Being picky, I spotted a glitch in the logic of Nora Sinclair being able to so easily get away with the murder of Connor. Nora first poisons Connor with the omelet, then finishes him off with the fizz drink. Then, in Chapter 19, she scrapes the remains of the omelet down the disposal, turns on the disposal, and thoroughly washes the plate, fork, and omelet pan. Okay, that’s cool, she’s covering her tracks. But then, in Chapter 20, she tells the investigating police about the omelet she made for Connor and the moment he said he was feeling sick. It would seem to me that any half-decent police officer would want to get a sample of the omelet to see what might have made Connor sick. And if so, then any half-decent police officer would have been suspicious to discover that the omelet had been flushed down the disposal and that someone (Nora was the only one there) had washed the plate, fork, and omelet pan. It’s a glitch, but I let my suspension of disbelief widen a little bit in order to stay engaged.
This is actually a lot faster read than I thought, and it took me quite a while to get into James Patterson's style. However, he uses this book for his Masterclass and I really wanted to read it to know what he was referring to or to see the changes between his outline and the story. Although this was completely predictable for me, I liked the characters and the storyline itself. This IS an older book so the references in it are old, but I actually am old enough to remember most of the things that are referenced so it worked out for me. The switching between narration was sometimes very difficult to follow but if you don't have very many distractions then you should be fine for the most part. Every now and then I had to go back a few pages to figure out what was going on, but usually I was just confused because it abruptly switched to another character or point of view! Once you get used to it, though, it's a little expected.
This is a fast paced, account of a black widow and the bodies she leaves behind. You can tell James Patterson didn't fully write this story. But you know it's his technique. Right to the point, fast and unpredictable. Nora is clever, John, who is chasing her, is fast on his feet but his brain is sometimes asleep. Free sex is hard to resist even when it interferes with the job. But Nora has a plan and sometimes you get more than you bargain for. John has a chance to recover if the FBI boss will cut him some slack. An easy story but not as good as a real Alex Cross novel.
Got the book because James Patterson kept referencing it in his Masterclass. It was a quick read and I liked the idea but too many things didn't match up. Some of the discrepancies are -

Spoiler Alert-

One, O'Hara admits to being on another gig in Chapter 12 (presumably the Nora Sinclair case as noted in Chapter 105) but Connor, the reason for the investigation is not even dead yet. He dies in Chapter 18 and the money transfer happens in Chapter 21.

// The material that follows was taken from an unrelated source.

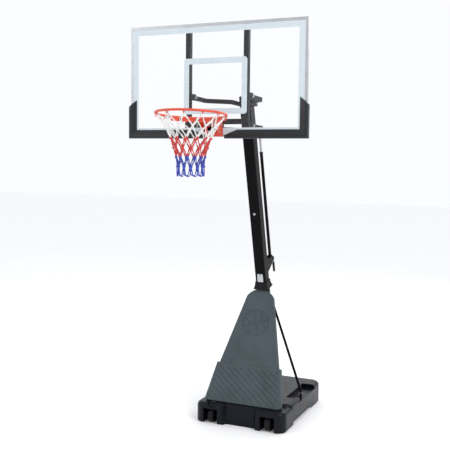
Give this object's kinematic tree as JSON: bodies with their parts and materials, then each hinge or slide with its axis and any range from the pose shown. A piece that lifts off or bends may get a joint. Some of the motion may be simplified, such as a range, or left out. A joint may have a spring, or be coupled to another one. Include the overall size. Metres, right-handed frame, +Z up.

Chapters 48 & 50 set Molly up as being smart and very much in on the case but when Nora suddenly visits the office in Chapter 87 demanding to see the insurance policy, O'Hara is left totally in the dark. Not a word to say Nora was here snooping around. Hard to believe.

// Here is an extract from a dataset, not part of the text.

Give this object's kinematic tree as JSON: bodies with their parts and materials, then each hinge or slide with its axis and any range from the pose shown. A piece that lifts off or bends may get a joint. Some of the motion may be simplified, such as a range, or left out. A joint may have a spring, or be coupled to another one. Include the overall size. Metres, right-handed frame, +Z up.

Nora sets up her Cayman Islands account in Chapter 14 under the name of Olivia Sinclair, after O'Hara admits to being on her case. In Chapter 21, we are told that the account is christened in style with 4.2M of Connor's money. Later in Chapter 60, she transfers about $6M from Jeffrey but in Chapter 106, Nora has an unexplained $18.5M in her account.

Agent O'Hara is absolutely clueless about Nora's background; parentage. He is surprised to hear about her family. Strange, if you have a file on someone you think is a serial killer.

In Chapter 73, Nora, in spite of the fact that she is just beginning to fall for him, tries to kill him with an omelette for no reason. No justification is given for the poisoning and no follow up occurs. First she tries to kill him and then she just goes on sleeping with him like nothing happened.

In Chapter 79, Olivia puts a letter, detailing so many things she had wanted to say for so many years, in Nora's purse. By chapter 110, the letter becomes a 'note that Emily is able to read in a few minutes.

In Chapter 85, Susan gets a call from Nora asking for O'Hara and Craig Reynolds in the same breath which would suggest to even the dumbest agent that O'Hara's cover was blown but amazingly, not only does she not inform O'Hara, she doesn't do anything else about it. Zilch. O'Hara is happy to go on a ride with Nora in spite of Susan and Molly having spoken with her that weekend.

According to chapter 94, O'Hara had just given the details of Nora's account to the Bureau and they were working on tracing her transfers. The problem though is that the Bureau is supposed to already know about the account because that's how they accidentally stumbled on Nora in Chapter 117. Meanwhile O'Hara is also unaware that Nora has been using Olivia as an alias and as her account name. He tries to correct Keppler in Chapter 92.

Lastly, what were the charges against her that were dropped? Because it was never proven that she killed the men. Connors corpse showed zero foul play.

Too many loose ends. I think the authors ought to rewrite the book.
Disclaimer: just finished a superb Master Course with James Patterson.

The unexpected twists and turns are worth the read not to mention the subtle character dynamics and dialogue. A quick and easy read!
What can be more fun than a black widow, a bunch of millionaire victims, suspense, glamour and James Patterson. She's a woman bent on revenge against the man (men) who abused her mother when she was a child. she finds the perfect vengence. The men she's 1. married or 2. is about to marry. He is an undercover FBI agent. She actually falls in love with him. End of story? I don't think so. Patterson puts you on in the middle of the life of this serial killer and on the edge of your seat. THIS would make a great movie. Patterson moves you along with his short chapter style. He creates a fast paced end of chapter "I can't put it down now" type mood. that's his style. That's his success.
Good enough but seems to stretch things a bit to far. Not complaining. It was good without a whole bunch of depth.
I would say it's more on the lighter side of serial killer novels. Explaining and understanding the killer is one thing, but Patterson seemed set on excusing her as a victim.